A FAMOUS CHRISTIAN CRITIQUE OF DETERMINISM, AND EXPOSITION OF SCIENCE
Donald MacCrimmon MacKay (1922-1987) was a physicist and professor of communications at the University of Keele in England; he also wrote 'Brains, Machines & Persons.' [NOTE: page numbers below refer to the 112-page 1974 edition.]
He wrote in the Preface to this 1974 book, "This book is addressed both to Christians who want to take stock of the scientific enterprise in the light of their faith, and to non-Christians who may wonder what Christian commitment would mean for their intellectual integrity in an age of mechanistic science. Its central theme is the WHOLENESS of the view of our universe presented by biblical Christian theism: the essential, non-accidental harmony between the Christian doctrine of the natural world on the one hand and the spirit and practice of natural science on the other." (Pg. 9-10)
He argues, "Anyone who tries to make the indeterminacy of the models of physics a basis for restoring the idea of freedom, and combating machine-mindedness, must admit that at the level of man-sized objects this unpredictability normally makes no practical difference... Moreover, although most physicists today speak of atomic events as 'indeterminate,' there have been those, including the great Einstein himself, who refused to concede that they were anything more than impredictable-by-us. For both reasons, then, it would be very unwise to try to combat machine-mindedness and restore the idea that there is freedom in the world by laying stress on the indeterminacy of physical models." (Pg. 15)
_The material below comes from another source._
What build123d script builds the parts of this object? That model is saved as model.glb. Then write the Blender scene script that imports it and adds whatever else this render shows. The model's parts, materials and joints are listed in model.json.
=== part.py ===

He suggests that the Bible "gives us little, if any, indication of the SCIENTIFIC processes by which the features of our world have changed in the course of time... This idea, that... God's way of working has been slow and gradual (the bodies of higher animals coming into being through descent with modification from earlier species), is all that is meant by the term 'evolution' as used in science. In this technical, scientific sense the idea is theologically neutral, and is widely accepted by biologists who are also biblical Christians. Nothing in the Bible rules it out..." (Pg. 51)
He presents his well-known argument against determinism: "the basic point is that (according to the mechanistic brain theory itself) what you believe, accept as inevitable, etc., is represented in some precise sense by the state of your brain. Thus no completely detailed description of the present or immediately future state of your brain could be equally accurate whether or not you believed it. If it were accurate before you believed it, then when you believed it your brain-state must change in some respect, so that the description must be out of date and you would be in error to believe it... In short, the present and immediately future state of your brain ... has NO COMPLETELY DETERMINABLE SPECIFICATION that YOU would be unconditionally correct to accept, and in error to reject, if only you knew it. In that sense, your immediate future is not inevitable for you... to put it otherwise, no completely detailed specification of your immediate future can exist, upon which both you and all observers would be correct to agree, until after the event." (Pg. 79)
This book will be of interest to Christians interested in apologetics, psychology, and philosophy of science.